Especially because, if Reddit is anything to go by, being short is a pretty major insecurity for a trait you have no control over.
Sitting in a hot tubDriving to my office job 6 feetapartoff the ground 'cause I'm not gay.
It's an arms race where the larger vehicles have right of way over smaller vehicles so the pressure is to get larger vehicles to not get crushed. Also there's overcompensation and other insecurity issues. :frothingfash:
Absolutely, I can't see shit over a truck at an intersection when I'm in a sedan. Everyone behind me is going to just have to wait. It isn't my fault this guy pulled all the way out into the crosswalk.
The short answer: It's compensating for something, they are trying to buy their way into being a cowboy movie villain in hopes of looking like macho tough guys.
They are literally the coldsteel bio. "Likes: Hurtin' people, Bein' badass..."
I agree. In the US the focus should be the on deflating these. There's literally plenty of them in my area
I've said it before on here, but how are you supposed to load whatever presumably heavy thing into the bed of these things when it's at fucking eye level without slipping a disk? Isn't that the purpose of the rear half of the vehicle?

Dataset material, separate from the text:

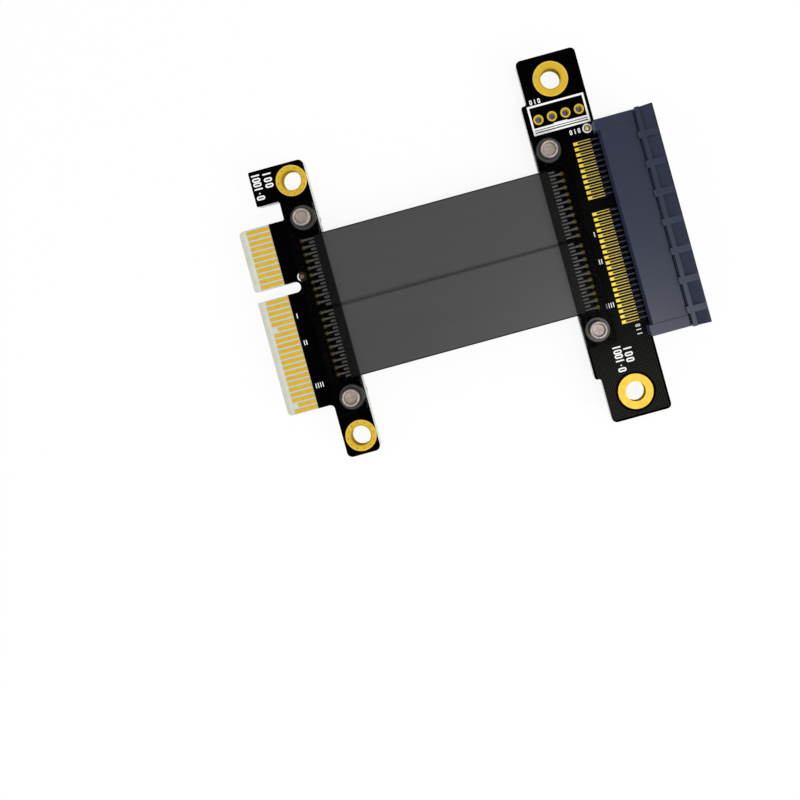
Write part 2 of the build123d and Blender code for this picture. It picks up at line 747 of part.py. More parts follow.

how are you supposed to load whatever presumably heavy thing into the bed of these things
You're not. That's the point. They're intentionally unusable for anything other than taking up space or committing vehicular manslaughter.
I've never seen a farm or construction company use a lifted truck. They're all for cruising around the suburbs.
The fashion comes from the motorhobby mudding, far as I can tell. Most of them don't actually go mudding - it might mess with their underglow or obscure their Insta@ decal - but that activity is the sole use I'm aware of for a lifted truck.
Why the fuck is it so big?
I'd need to use a ladder to get in that thing.
Don't they usually have a drop-down ledge when you unlock it? I've seen at least one giga-truck with that feature
Makes sense, but if that bloke in the photo is 5'7" then that door handle would be above my head.
Just put a Tesla autopilot in the cab and everything will be fine.
I came face to face with one of these (GMC Denali actually) on my bike yesterday. One of those situations where you're in the cross walk and the right turn lane on the far side is empty but someone pulls in over the sidewalk just as you reach it.
They stopped in time to not hit me.
Fuckers in the bigass trucks never seem to be able to drive them nor park them neither.